FRIENDLY brainstorming sessions are used to work out who should be sacked.
Bosses confirmed that the creative sessions, where there are officially no bad ideas, are secretly recorded and every single word is held against you.
Company director Tom Logan said: “These matey little gatherings around a whiteboard with a marker pen are the most perfect way to weed out the chronically stupid.
“So we book a room at a Best Western hotel, lay on some sandwiches and hide tiny microphones behind the drab abstract paintings. Let the brainstorming begin!
“Then every year all the bosses in the country gather at a special boss conference in luxurious surroundings, where we listen to the recordings and laugh uproariously at your very, very stupid ideas.

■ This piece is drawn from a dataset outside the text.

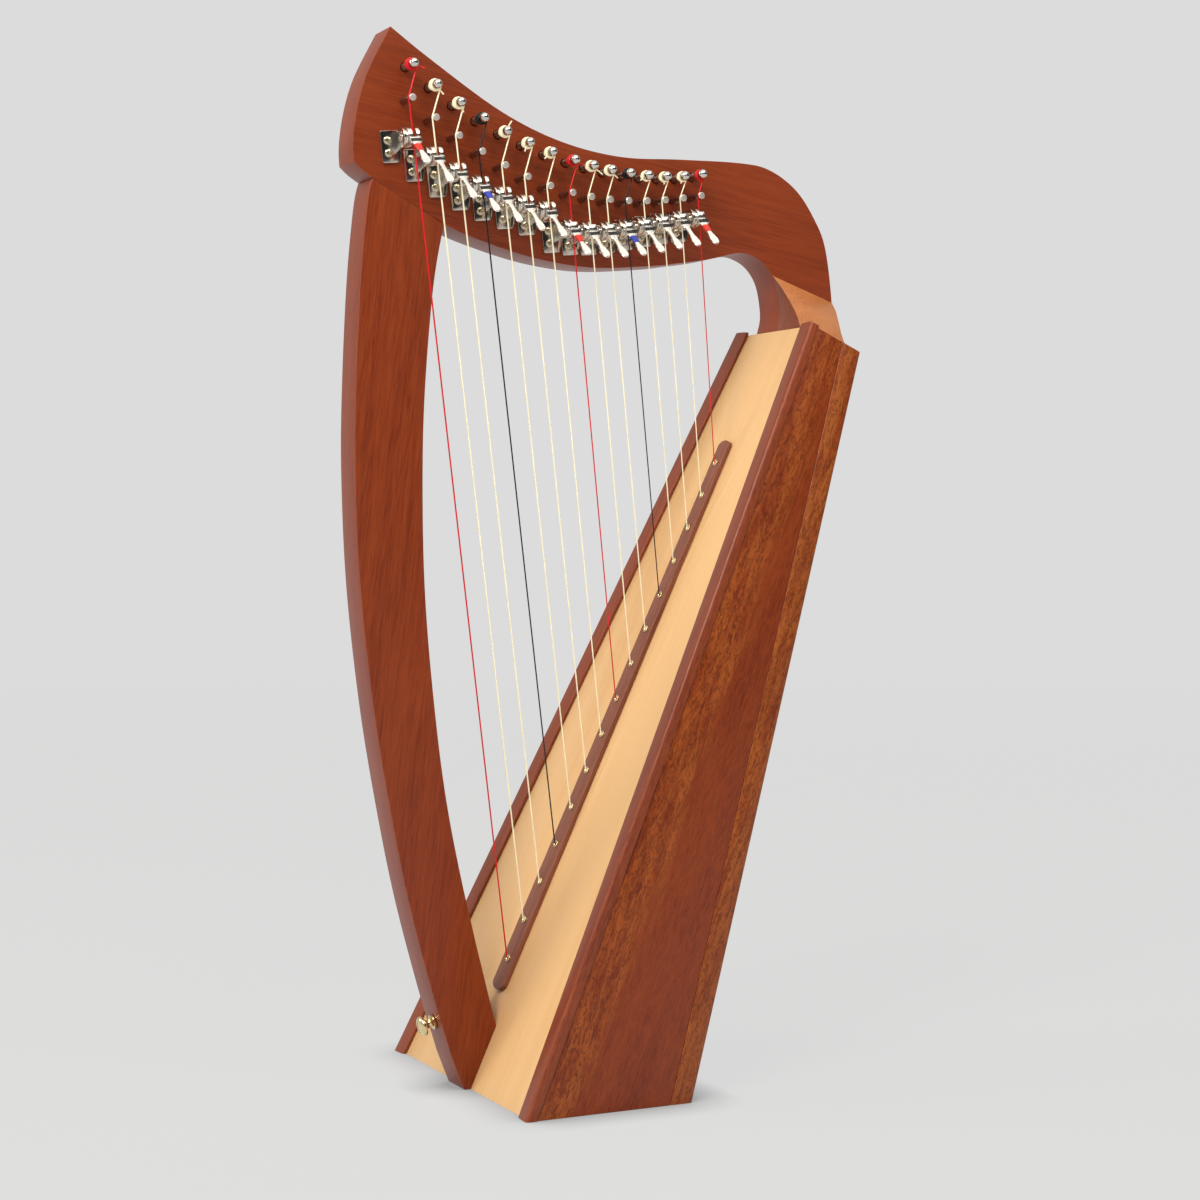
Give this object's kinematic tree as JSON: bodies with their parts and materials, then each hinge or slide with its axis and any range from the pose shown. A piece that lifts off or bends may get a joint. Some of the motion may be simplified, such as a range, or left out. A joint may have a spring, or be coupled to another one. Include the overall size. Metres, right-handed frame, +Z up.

“Secretaries make a list of all the dullest, most inane or annoying ideas then we all think of a reason to sack those responsible. Also, all your ideas are kept on a massive database. Forever.
“In short, there is almost nothing but bad ideas in brainstorming. And if you say the wrong thing you’ll never work again.”
Logan admitted that stock brainstorming sessions like ‘How can you use a paperclip?’ were moronic.
“The correct answer is ‘fuck off’, but naturally everyone sees it as an opportunity to get one over on their fellow drones.
“You’re so pathetic. It’s brilliant.”